At 16, I had no idea what the line ‘stains on the seats – in the back of course’ was all about. Nor did I know who smoked Capstan Non-Filters (Embassy Regal? yup….that was my dad’s choice of habit) and for Selsey Bill and Bracklesam Bay you would have had to substitute places a little nearer home or insert Blackpool which around half of Glasgow seemed to migrate to in the last two weeks in July back in the mid-70s. Otherwise it was a song that resonated with me and even now I can recite every single word of the lyric. But I do accept that, with its descriptions of things that aren’t part of modern society then it’s a lyric very much of its time and so probably won’t resonate much with today’s kids….except perhaps the bit about hating the system. Some things just never change.

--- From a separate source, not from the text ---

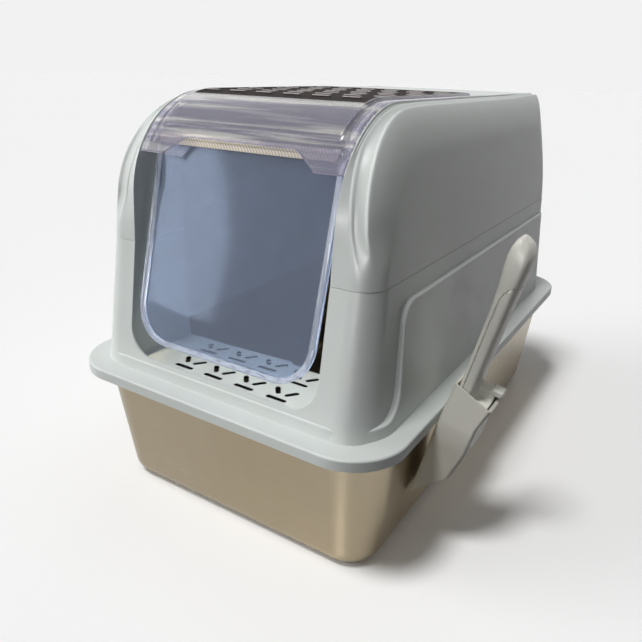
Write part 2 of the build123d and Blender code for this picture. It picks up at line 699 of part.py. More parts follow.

It was SWC who put together ICA #94 with the most wonderfully funny pre-amble (you should click on it the link over on the right hand side and remind yourself of it):-
I wanted to include a cover version, simply because the Marychain did a few, mainly old Blues rock numbers from the 60s, and this I think was the best one. I also recommend their version of ‘Little Red Rooster’ because the absolutely crush it, but for me the bit where Reid goes ‘Show ‘em sonnnn’ is bloody marvellous.
Happy listening. Votes must be in by Friday 25 May at 10pm.